I am attempting to extract the URL from our webfilter logs. The automatic field extraction process did not work. I now have a partially working expression and can't seem to find the reason it's not working. See below:
(?(https|http|ftp)://[a-zA-Z0-9.\-_]+/[a-zA-Z0-9+&@#/%=~_\-|!:,.;]*)
This command is only returning a couple of http URLs. It is not getting any https even though preview shows plenty of possibilities. Is there something simple I'm missing? One iteration only had https in the expression, however, it returned no results. The sample data below as it stands now, would not return results, as it is https.
Sample data (IPs have been changed)
"May 12 15:30:26 10.10.10.10 May 12 19:30:21 Sourcefire3D WFAccessURL: Protocol: TCP, SrcIP: 20.20.20.20, OriginalClientIP: ::, DstIP: 30.30.30.93, SrcPort: 64776, DstPort: 443, TCPFlags: 0x0, IngressInterface: Cisco, EgressInterface: outside, DE: Primary Detection Engine (dc1c2f78-185f-11e6-a6f7-dabf06bba1d5), Policy: SFR-Policy, ConnectType: Start, AccessControlRuleName: Unknown, AccessControlRuleAction: Allow, Prefilter Policy: Unknown, UserName: No Authentication Required, Client: SSL client, ApplicationProtocol: HTTPS, InitiatorPackets: 3, ResponderPackets: 1, InitiatorBytes: 715, ResponderBytes: 66, NAPPolicy: Balanced Security and Connectivity, DNSResponseType: No Error, Sinkhole: Unknown, URLCategory: Uncategorized, URLReputation: Risk unknown, URL: https://www.splunk.com";
Why are you complicating it so much? Why not something like this:
(?:https|http|ftp)?:\/\/(?<URL>\S+)
I wanted to accept all of the answers, I accepted the one I used to accomplish my goal. Appreciate everyone's input. I started with regex101 last week and indent to use it to get me further along.

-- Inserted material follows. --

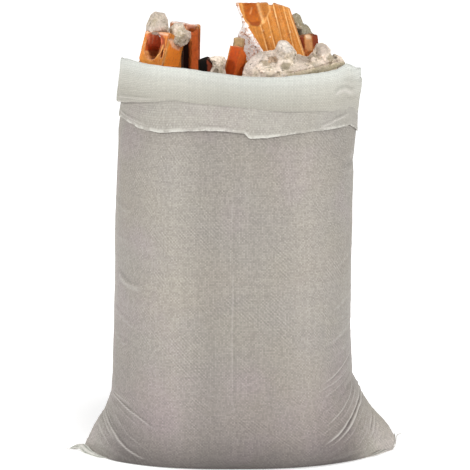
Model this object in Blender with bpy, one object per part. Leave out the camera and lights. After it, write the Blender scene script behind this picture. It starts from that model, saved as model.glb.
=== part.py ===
"""Rubble sack: a woven sack with a rolled cuff, filled to the brim with broken bricks and mortar.

Metres, +Z up. The sack stands on its sewn bottom, the origin is on the floor under its middle,
and the front of the sack looks along -Y.
"""
import math

import bmesh
import bpy
import numpy as np
from mathutils import Matrix, Vector, noise

# Driving dimensions

WALL = 0.003               # the cloth as one simple wall
BASE_THICKNESS = 0.004     # wall under the load, with the seam's thread in it
CUFF_PROUD = 0.006         # how far the rolled cuff stands out
CUFF_HEIGHT = 0.060        # from the cuff's lower fold to the rim
CUFF_FOLD = 0.004          # height in which the cuff swells out at its fold
CUFF_TAPER = 0.002         # the cuff is this much less proud at the rim
GAP = 0.0003               # between pieces that touch
LUMP_GAP = 0.0004          # the same where a surface is bumpy
AROUND = 48                # points around the sack

# Outline of the sack seen from the front: height, left edge, right edge
FRONT_OUTLINE = [
    (0.000, -0.258, 0.254),
    (0.010, -0.246, 0.256),
    (0.022, -0.235, 0.256),
    (0.038, -0.221, 0.246),
    (0.062, -0.206, 0.222),
    (0.088, -0.195, 0.203),
    (0.115, -0.193, 0.188),
    (0.200, -0.190, 0.183),
    (0.315, -0.187, 0.184),
    (0.400, -0.185, 0.185),
    (0.505, -0.180, 0.189),
    (0.545, -0.177, 0.192),
    (0.625, -0.175, 0.194),
]
# The same for the load inside, which doesn't reach into the two ears
LOAD_OUTLINE = [
    (0.000, -0.166, 0.162),
    (0.022, -0.178, 0.174),
    (0.062, -0.184, 0.179),
    (0.115, -0.191, 0.184),
    (0.200, -0.190, 0.183),
]
# Outline seen from the side: height, half the depth
SIDE_OUTLINE = [
    (0.000, 0.139),
    (0.010, 0.147),
    (0.025, 0.155),
    (0.050, 0.160),
    (0.100, 0.163),
    (0.200, 0.163),
    (0.315, 0.160),
    (0.400, 0.158),
    (0.505, 0.155),
    (0.625, 0.153),
]
# Height of the rim around the mouth: angle from +X towards the back, height
RIM_LINE = [
    (0, 0.6033),
    (15, 0.5985),
    (30, 0.596),
    (60, 0.590),
    (90, 0.588),
    (120, 0.588),
    (140, 0.592),
    (155, 0.600),
    (170, 0.612),
    (180, 0.6195),
    (200, 0.6225),
    (230, 0.6205),
    (250, 0.617),
    (260, 0.6125),
    (270, 0.608),
    (290, 0.6065),
    (312, 0.609),
    (321, 0.612),
    (330, 0.6175),
    (337, 0.611),
    (346, 0.6065),
    (360, 0.6033),
]
# Heights of the points around the sack, outside and inside
BODY_LOW = [0.0, 0.010]
BODY_SHARED = [0.022, 0.038, 0.062, 0.088, 0.115, 0.160, 0.230, 0.315, 0.400, 0.440, 0.480, 0.515]
LOAD_HIGH = [0.545]

ROUNDNESS = 2.2            # of the sack's plan: 2 is an ellipse, more is squarer
LOW_ROUNDNESS = 1.9        # of the load's plan at the bottom
PINCH_POWER = 2.5          # of the pointed plan at the bottom, from ear to ear
PINCH_TOP = 0.125          # where the pointed plan has turned round
EAR_HALF = 0.0035          # half the thickness of an ear at its end
MOUTH_PINCH = 0.4          # how far the mouth is drawn out into its two creased corners
MOUTH_PINCH_FROM = 0.43    # the height where that begins
MOUTH_PINCH_FULL = 0.62    # and where it is complete
SEAM_BEND = 0.035          # how far the seam's ends lie in front of its middle
SEAM_REACH = 0.260         # from the middle to an ear's end

SEAM_STATIONS = 41         # points along the seam's groove
GROOVE_REACH = 0.290       # the groove runs out beyond both ears
THREAD_RADIUS = 0.0008
THREAD_STRAIGHT = 0.252    # the thread follows the seam as far as this
THREAD_EXIT_LEFT = 0.2595  # where it leaves the hem
THREAD_EXIT_RIGHT = 0.2575
THREAD_TAIL = 0.266        # where the loose ends of the thread stop, left and right
GROOVE_WIDTH = 0.0023
GROOVE_DEPTH = 0.0023
THREAD_HEIGHT = 0.00115    # of the thread's middle over the floor

LOAD_DROP = 0.026          # from the rim down to the load's edge
LOAD_TOP = 0.588           # the load's surface in the middle of the mouth
LOAD_RINGS = [0.78, 0.52, 0.26]
LOAD_LUMPS = 0.006         # how uneven that surface is

# How rough a lump is: share of its radius, for broad and for small bumps, and where a side is broken flat
LUMP_COARSE = 0.22
LUMP_FINE = 0.11
LUMP_FLAT = 0.80
BREAK_SIZE = 0.2           # of the block that is taken away beyond a break
CELL_OVERRUN = 0.01        # a cell's cutter is longer than the brick by this much
UP, LEFT, RIGHT, FRONT = (0, 0, 1), (-1, 0, 0), (1, 0, 0), (0, -1, 0)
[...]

You can upvote any answer or comment (and should, if they helped or educated you at all).
Why are you complicating it so much? Why not something like this:
(?:https|http|ftp)?:\/\/(?<URL>\S+)
You need to escape special characters like slash and period.
Please reference the following link for special character list.
http://regular-expressions.mobi/characters.html?wlr=1
Hope that helps.